Much interest has been centred in the Renard road train since its arrival a few months ago.

The train was imported by the Union Consolidated Copper Company of Yudanamutana to carry copper ore, coke, and other mining requisites from here to the company’s property.

Those who knew the road prophesied for the train absolute failure. The road is interrupted by sand, deep creeks, and ruts.
But the train has commanded the appreciation of the of the critics as it wends its way about the steepest hills with its load of coke, completing the journey of 80miles in a little more than a day. There are other parts of South Australia where such a train would work wonders. Only such power will allow mines at great distances from the railway to be worked at the present price of copper ore.

Chronicle (Adelaide SA) Sat 13th November 1909
FARINA, November 3rd 

The engine of the Renard road train took Miss B. Parsons to the Church of England this morning where she was married by the Rev.F. J. Huey to Mr. J. Wills.

The engine, which was decorated was lent by the manager (Mr. G. S. Miller) of the Union Consolidated Copper Company. Miss Parsons can claim to be the first bride in Australia to ride to church in the road train.

Six of the photos below were taken in Farina by Brian Beyer. He says that “They were taken in either 1968 or 69. By the buildings in the background, the relics would have been behind the Exchange hotel. I tried to work out the location when we were there last Saturday but there has been a lot of deterioration of the stonework since the photos were taken. Given time someone may be able to get fairly close by lining up the post office in the same angle as in the photos.

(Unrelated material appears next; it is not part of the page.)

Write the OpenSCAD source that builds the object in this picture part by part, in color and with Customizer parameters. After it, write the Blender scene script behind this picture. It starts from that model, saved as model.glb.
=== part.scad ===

I was interested in trying to get the Booleroo Steam and Traction Society Inc. to buy it for preservation or restoration, but they could not establish who owned it. Meanwhile Don Wilsdon (now deceased) the owner of Geralka Farm tourist complex near Spalding obtained it and installed a different engine, constructed a look alike cab and had it functioning with one trailer. When the Geralka collection was dispersed Geoff Fullwood, a man with a trucking business in Quorn bought it.”